The hospital, in an area where close to half the residents live below the poverty line and which provides $26 million worth of free or uncompensated care per year, is again in uncertain times, with the expected reduction of Medicare DSH payments by $22.1 billion through 2019, according to the American Hospital Association. “That really harms the inner-city hospitals because we live and die by that money,” says John Raffoul, White Memorial’s president and chief executive officer.

For both urban and rural facilities, it’s death by a thousand cuts — there are also 2 percent Medicare sequestration cuts, created in 2013 after the country went over the “fiscal cliff,” and readmission penalties, in which hospitals with the highest readmission rates lose 3 percent of each payment, and which impact areas with a larger number of impoverished residents more acutely. A number of studies, including one published recently in the journal JAMA Internal Medicine, have shown that socioeconomic factors have more of an impact on readmissions than hospital performance.

“Patient characteristics not included in Medicare’s current risk-adjustment methods explained much of the difference in readmission risk between patients admitted to hospitals with higher (versus) lower readmission rates,” wrote the authors of the JAMA study. “Hospitals with high readmission rates may be penalized to a large extent based on the patients they serve.”

There is some hope on the horizon. In March, the Establishing Beneficiary Equity in the Hospital Readmission Program Act of 2015 was introduced in both the U.S. Senate and the House of Representatives. The legislation would require the Centers for Medicare and Medicaid Services (CMS) to take the socioeconomic status of patients served by the hospital, as well as the proportion of patients eligible for both Medicare and Medicaid, into account when assessing readmission penalties.
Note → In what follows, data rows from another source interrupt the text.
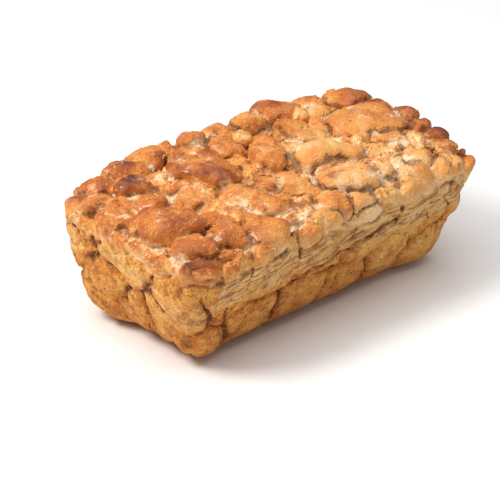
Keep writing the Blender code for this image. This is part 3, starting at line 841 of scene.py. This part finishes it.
class Finish(Nodes):  # a material under construction
    def __init__(self, name):
        self.material = bpy.data.materials.new(name)
        self.material.use_nodes = True
        super().__init__(self.material.node_tree)
        self.place = self.node("ShaderNodeTexCoord", None, "Object")

    def noise(self, cell, detail, rough, where=None):  # cell in millimetres
        return self.node("ShaderNodeTexNoise", {
            "Vector": where or self.place, "Scale": 1 / (cell * mm), "Detail": detail, "Roughness": rough})

    def cells(self, cell, where=None):  # distance to the nearest seed; Color is a lot drawn for each cell
        return self.node("ShaderNodeTexVoronoi", {"Vector": where or self.place, "Scale": 1 / (cell * mm)})

    def shifted(self, x, y, z, stretch=(1, 1, 1), where=None):
        return self.node("ShaderNodeMapping", {
            "Vector": where or self.place, "Location": (x, y, z), "Scale": stretch})

    def mixed(self, amount, first, second):
        return self.node("ShaderNodeMix", {0: amount, 6: first, 7: second}, 2, data_type="RGBA")

    def ramp(self, stops, along):  # colours along a number
        tint = self.node("ShaderNodeValToRGB", {0: along})
        elements = tint.socket.node.color_ramp.elements
        while len(elements) < len(stops):
            elements.new(0.5)
        for element, (position, *parts) in zip(elements, stops):
            element.position = position
            element.color = colour(*parts)
        return tint

    def painted(self, name, output="Color"):
        return self.node("ShaderNodeAttribute", None, output, attribute_name=name)

    def split(self, tint):  # the three numbers in a colour
        parts = self.node("ShaderNodeSeparateColor", {0: tint})
        return [parts.beside(index) for index in range(3)]

    def bump(self, height, depth):  # depth in millimetres
        return self.node("ShaderNodeBump", {"Height": height, "Distance": depth * mm, "Strength": 1.0})

    def finished(self, values):
        self.feed(self.tree.nodes["Principled BSDF"], values)
        return self.material


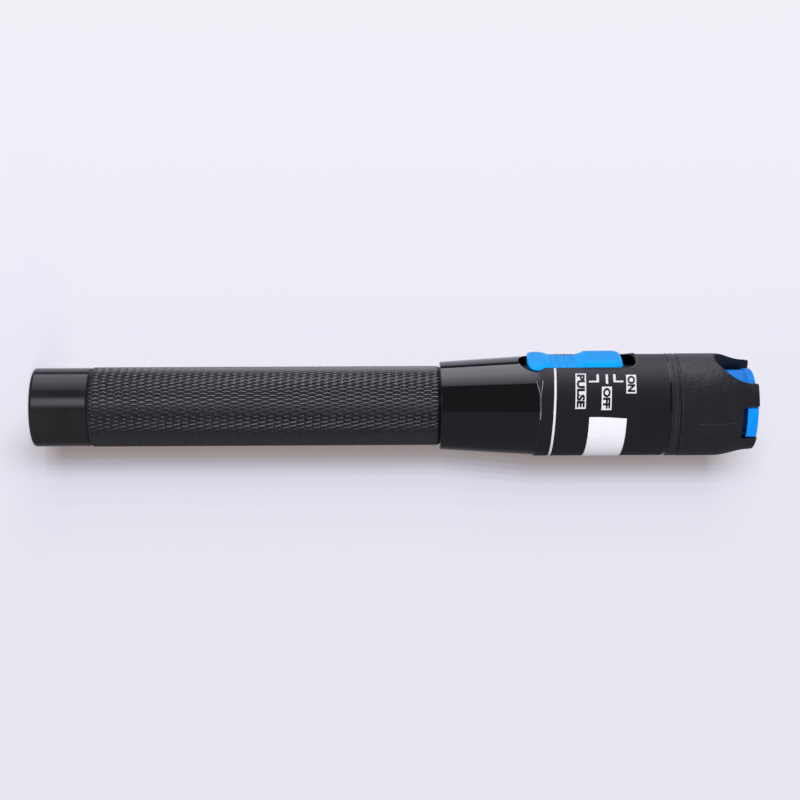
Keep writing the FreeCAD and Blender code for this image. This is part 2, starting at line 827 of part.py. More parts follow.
def guard_turning():
    """The guard before milling: rear spigot, cavity for the adapter, floor and open recess."""
    lower, swept, taper_end = guard_outline()
    spigot_start = barrel_end - guard_spigot_length
    rear = [
        (guard_spigot_bore, spigot_start),
        (guard_spigot_radius, spigot_start),
        (guard_spigot_radius, barrel_end),
    ]
    front = [
        (guard_taper_radius, taper_end),
        (guard_tip_radius, guard_end),
        (guard_recess_radius, guard_end),
        (guard_recess_radius, guard_floor_end),
        (snout_socket_radius, guard_floor_end),
        (snout_socket_radius, adapter_seat),
        (guard_spigot_bore, adapter_seat),
        (guard_spigot_bore, spigot_start),
    ]
    first_run = Part.makePolygon([V(r, 0, z) for r, z in rear + lower])
    last_run = Part.makePolygon([V(r, 0, z) for r, z in front])
    outline = Part.Wire(first_run.Edges + [swept.toShape()] + last_run.Edges)
    turning = Part.Face(outline).revolve(V(0, 0, 0), AXIS_Z, 360)
    return rounded_rims(turning, [(guard_tip_radius, guard_end, guard_tip_edge)])


def scoop_cutter():
    """Finger scoops on both sides along Y: round end and parallel walls up past the tip."""
    round_end = Part.makeCylinder(scoop_radius, 4 * guard_radius, V(0, -2 * guard_radius, scoop_z), V(0, 1, 0))
    walls = block(2 * scoop_radius, -2 * guard_radius, 2 * guard_radius, scoop_z, guard_end + scoop_radius)
    return round_end.fuse(walls)


def tab_slot_cutter():
    """Square-sided slots on both sides along X, with small corner rounds at the floor."""
    cutter = Part.makeBox(4 * guard_radius, tab_slot_width, 2 * tab_slot_depth,
                          V(-2 * guard_radius, -tab_slot_width / 2, tab_slot_floor))
    floor_edges = [
        edge for edge in cutter.Edges
        if abs(edge.CenterOfMass.z - tab_slot_floor) < 1e-4 and abs(edge.CenterOfMass.x) < 1e-4
    ]
    return cutter.makeFillet(tab_slot_corner, floor_edges)


def head_guard():
    """Castellated guard: two finger scoops and two tab slots milled into the turned form."""
    return guard_turning().cut(scoop_cutter().fuse(tab_slot_cutter())).removeSplitter()


def dust_cap():
    """Blue cap: flange, skirt, two tabs and a boss that grips the snout."""
    skirt_bore = dust_cap_skirt_radius - dust_cap_wall
    boss_radius = snout_socket_radius + dust_cap_boss_wall
    flange_start = dust_cap_end - dust_cap_flange_thickness
    cap = turned([
        (0, dust_cap_end),
        (dust_cap_flange_radius, dust_cap_end),
        (dust_cap_flange_radius, flange_start),
        (dust_cap_skirt_radius, flange_start),
        (dust_cap_skirt_radius, dust_cap_start),
        (skirt_bore, dust_cap_start),
        (skirt_bore, flange_start),
        (boss_radius, flange_start),
        (boss_radius, dust_cap_start),
        (snout_socket_radius, dust_cap_start),
        (snout_socket_radius, snout_end + dust_cap_clearance),
        (0, snout_end + dust_cap_clearance),
    ])
    cap = rounded_rims(cap, [(dust_cap_flange_radius, dust_cap_end, tab_edge_radius)])
    return cap.fuse(dust_cap_tabs()).removeSplitter()


def dust_cap_tabs():
    """Two finger tabs that lie in the guard's slots, rounded at the outer edge."""
    tab_start = dust_cap_end - tab_thickness
    disc = cylinder(tab_reach, tab_start, dust_cap_end)
    disc = rounded_rims(disc, [(tab_reach, dust_cap_end, tab_edge_radius)])
    strip = Part.makeBox(2 * tab_reach, tab_width, tab_thickness, V(-tab_reach, -tab_width / 2, tab_start))
    tabs = disc.common(strip)
    return tabs.cut(cylinder(dust_cap_skirt_radius - dust_cap_wall, tab_start, dust_cap_end))


# ---- the pen ----------------------------------------------------------------------------

PIECES = {
    "tail_cap": tail_cap,
    "tail_spring": tail_spring,
    "battery_tube": battery_tube,
    "rear_cell": lambda: cell(cell_start),
    "front_cell": lambda: cell(cell_start + cell_length),
    "contact_holder": contact_holder,
    "front_contact": front_contact,
    "ground_contact": ground_contact,
    "barrel": barrel,
    "label_wrap": label_wrap,
    "rating_sticker": rating_sticker,
    "switch_knob": switch_knob,
    "chassis": chassis,
    "circuit_board": circuit_board,
    "slide_switch_case": slide_switch_case,
    "slide_switch_lever": slide_switch_lever,
    "driver_chip": driver_chip,
    "filter_capacitor": filter_capacitor,
    "trim_potentiometer": trim_potentiometer,
    "driver_transistor": driver_transistor,
    "chip_resistors": chip_resistors,
    "laser_barrel": laser_barrel,
    "laser_diode": laser_diode,
    "collimator_lens": collimator_lens,
    "lens_ring": lens_ring,
    "adapter_body": adapter_body,
    "ferrule_stop": ferrule_stop,
    "ferrule_sleeve": ferrule_sleeve,
    "head_guard": head_guard,
    "dust_cap": dust_cap,
}

os.makedirs("parts", exist_ok=True)
for name, make in PIECES.items():
    shape = make()
    shape.exportStep("parts/" + name + ".step")
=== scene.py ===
import math
import bmesh
import bpy
import numpy as np
from mathutils import Matrix, Vector


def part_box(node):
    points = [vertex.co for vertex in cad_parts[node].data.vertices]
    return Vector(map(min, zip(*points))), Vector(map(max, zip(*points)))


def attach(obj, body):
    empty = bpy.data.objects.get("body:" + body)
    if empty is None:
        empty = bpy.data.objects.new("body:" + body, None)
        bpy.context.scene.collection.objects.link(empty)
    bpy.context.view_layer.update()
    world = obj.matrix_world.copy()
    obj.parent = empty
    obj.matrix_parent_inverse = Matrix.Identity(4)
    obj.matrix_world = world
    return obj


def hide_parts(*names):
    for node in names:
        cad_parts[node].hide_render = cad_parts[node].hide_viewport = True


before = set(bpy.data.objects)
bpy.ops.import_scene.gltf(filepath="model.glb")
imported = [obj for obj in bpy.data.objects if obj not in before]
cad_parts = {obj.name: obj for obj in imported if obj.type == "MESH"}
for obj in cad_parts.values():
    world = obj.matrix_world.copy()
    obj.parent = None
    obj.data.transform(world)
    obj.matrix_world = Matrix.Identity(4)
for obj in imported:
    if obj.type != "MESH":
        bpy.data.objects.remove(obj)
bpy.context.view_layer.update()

# ---- Battery tube -----------------------------------------------------------------------
# The aluminium tube that holds the two cells and serves as the grip. It is turned, rolled
# with long diamonds all over, threaded at both ends and dyed black in the anodising bath.
MM = 0.001
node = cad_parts


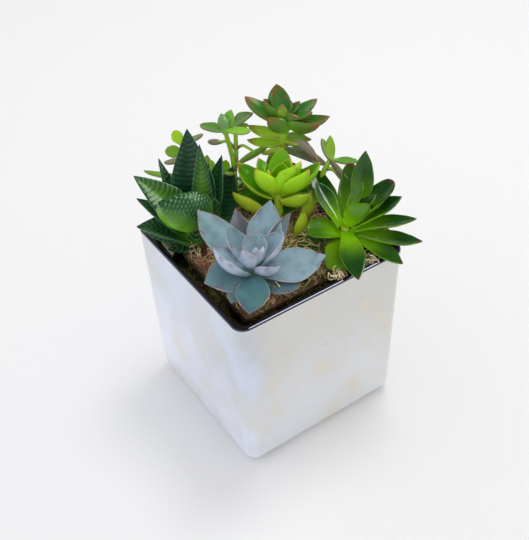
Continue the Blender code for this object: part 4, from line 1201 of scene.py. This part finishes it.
def planter_form(wobble):
    """The planter's skin from the middle of its underside, up outside, over the rim and down inside."""
    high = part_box("pot")[1]
    rim_half, roll_height = high.x, high.z - RIM_ROLL
    rows = []                               # half width, corner radius, height, dark (the rim and lip, painted dark reflection and shade), lip, bare

    def row(half, corner, height, dark=0.0, lip=0.0, bare=0.0):
        rows.append((half, max(corner, 1.5 * MM), height, dark, lip, bare))

    row(0.5 * POT_FOOT_HALF, POT_CORNER, 0.0, bare=1.0)
    for step in range(9):
        angle = math.radians(90 * step / 8)
        inset = POT_FOOT_ROUND * (1 - math.sin(angle))
        row(POT_FOOT_HALF - inset, POT_CORNER - 0.6 * inset, POT_FOOT_ROUND * (1 - math.cos(angle)),
            bare=1.0 if step == 0 else 0.0)
    for step in range(1, 14):
        part = step / 14
        row(POT_FOOT_HALF + (rim_half - POT_FOOT_HALF) * part, POT_CORNER,
            POT_FOOT_ROUND + (roll_height - 0.6 * MM - POT_FOOT_ROUND) * part)
    row(rim_half, POT_CORNER, roll_height - 0.5 * MM)
    for step in range(13):
        angle = math.radians(180 * step / 12)
        half = rim_half - RIM_ROLL + RIM_ROLL * math.cos(angle)
        row(half, POT_CORNER - (rim_half - half), roll_height + RIM_ROLL * math.sin(angle), 1.0)
    lip_start = rim_half - 2 * RIM_ROLL
    for step in range(1, 10):
        angle = math.radians(90 * step / 9)
        half = lip_start - (lip_start - LIP_HALF) * (1 - math.cos(angle))
        row(half, POT_CORNER - 0.4 * (rim_half - half), roll_height - LIP_DROP * math.sin(angle), 1.0,
            min(1.0, 0.4 * step))
    lip_bottom = roll_height - LIP_DROP - LIP_EDGE
    row(LIP_HALF, 3 * MM, lip_bottom, 1.0, 1.0)
    row(INNER_HALF, 5 * MM, lip_bottom - LIP_DROP, 1.0, 1.0)
    row(INNER_FOOT_HALF, 5 * MM, INNER_FOOT, 1.0, 1.0)
    row(FLOOR_HALF, 3 * MM, POT_FLOOR, 1.0, 1.0)
    grid = np.array([rounded_square(*values[:3]) for values in rows])
    columns = grid.shape[1]
    for index, values in enumerate(rows):
        if POT_FOOT_ROUND < values[2] < roll_height - 1 * MM and not values[3]:
            for column in range(columns):
                point = Vector(grid[index, column])
                outward = Vector((point.x, point.y, 0)).normalized()
                grid[index, column] += np.array(outward) * noise.noise(point * 35.0) * wobble
    points = np.concatenate([[(0, 0, 0)], grid.reshape(-1, 3), [(0, 0, POT_FLOOR)]])
    marks = {}
    for name, place in (("relief", 3), ("upper", 4), ("age", 5)):
        values = np.repeat([values[place] for values in rows], columns)
        marks[name] = np.concatenate([values[:1], values, values[-1:]])
    form = Form()
    form.add(points, ring_faces(len(rows), columns), **marks)
    return form


# ---------------------------------------------------------------- moss
def moss_height(x, y):
    """Height of the moss mat: crowned, lumpy, and rounded over at its edge."""
    low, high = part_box("moss")
    half = high.x
    edge = max(abs(x), abs(y)) / half
    crown = low.z + MOSS_EDGE_HEIGHT + (high.z - low.z - MOSS_EDGE_HEIGHT) * max(0.0, 1 - edge ** 2)
    coarse = noise.noise(Vector((x, y, 0.0)) * COARSE_DETAIL)
    fine = noise.noise(Vector((x, y, 1.0)) * FINE_DETAIL)
    lumps = COARSE_LUMPS * coarse + FINE_LUMPS * fine
    drop = MOSS_EDGE_DROP * max(0.0, (edge - 0.93) / 0.07) ** 2
    return crown + lumps - drop


def moss_mat_form(reach=1.0, cells=64):
    """The mat under the strands, closed beneath; a reach under 1 leaves out its outer edge."""
    low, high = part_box("moss")
    half = high.x * reach
    rings = []
    for row in range(cells // 2):
        out = half * (row + 1) / (cells // 2)
        corner = min(MOSS_CORNER, 0.5 * out)
        rings.append([(x, y, moss_height(x, y)) for x, y, _ in rounded_square(out, corner, 0.0)])
    rings.append([(x, y, low.z) for x, y, _ in rings[-1]])
    grid = np.array(rings)[::-1]
    points = np.concatenate([[(0, 0, low.z)], grid.reshape(-1, 3), [(0, 0, moss_height(0, 0))]])
    form = Form()
    form.add(points, ring_faces(*grid.shape[:2]), age=0.5)
    return form


def vector_math(tree, operation, inputs, output=0):
    """One step of arithmetic with vectors."""
    return node(tree, "ShaderNodeVectorMath", inputs, operation=operation).outputs[output]


def area_of(tree, surface):
    """The area of a surface, in a geometry node tree."""
    face = node(tree, "GeometryNodeInputMeshFaceArea").outputs[0]
    return node(tree, "GeometryNodeAttributeStatistic", {"Geometry": surface, 2: face},
                domain="FACE").outputs["Sum"]


def random_value(tree, low, high, seed):
    """A random number for each point, between two numbers."""
    return node(tree, "FunctionNodeRandomValue", {2: low, 3: high, "Seed": seed},
                data_type="FLOAT").outputs[1]


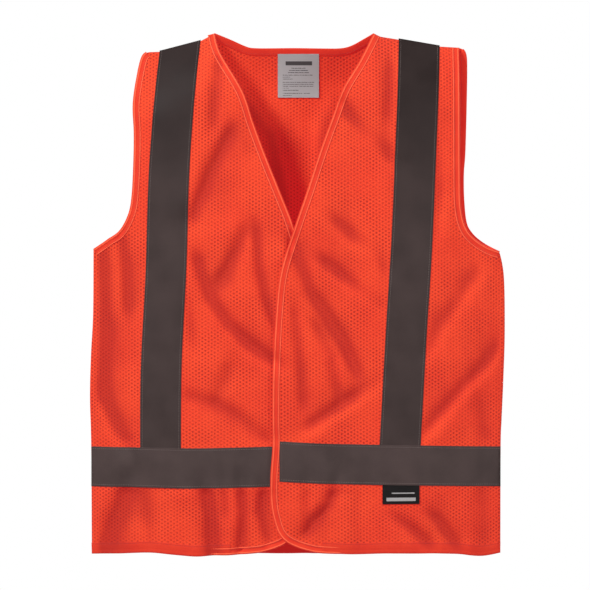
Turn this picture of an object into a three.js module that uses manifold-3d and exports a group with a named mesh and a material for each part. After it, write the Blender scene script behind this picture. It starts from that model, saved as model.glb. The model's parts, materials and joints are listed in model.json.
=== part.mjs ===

“CMS has the ability to address that,” says Ellen Kugler, executive director of the National Association of Urban Hospitals, which has endorsed the bill. Raffoul says the leadership at his hospital has been aiming to reduce costs and improve care to soften the impact of the cuts. Last year, they brought in a consulting firm to find efficiencies, reducing labor and supply costs and finding $10 million in savings by looking at the hospital’s revenue cycle. The hospital also formed a committee that is looking at ways the facility can improve care for patients with hip and knee issues and reduce cases of sepsis. The hospital partners with outside groups, including home health care agencies and hospice care, to reduce readmissions. Raffoul says the facility has cut its infection rates in half and won a series of awards.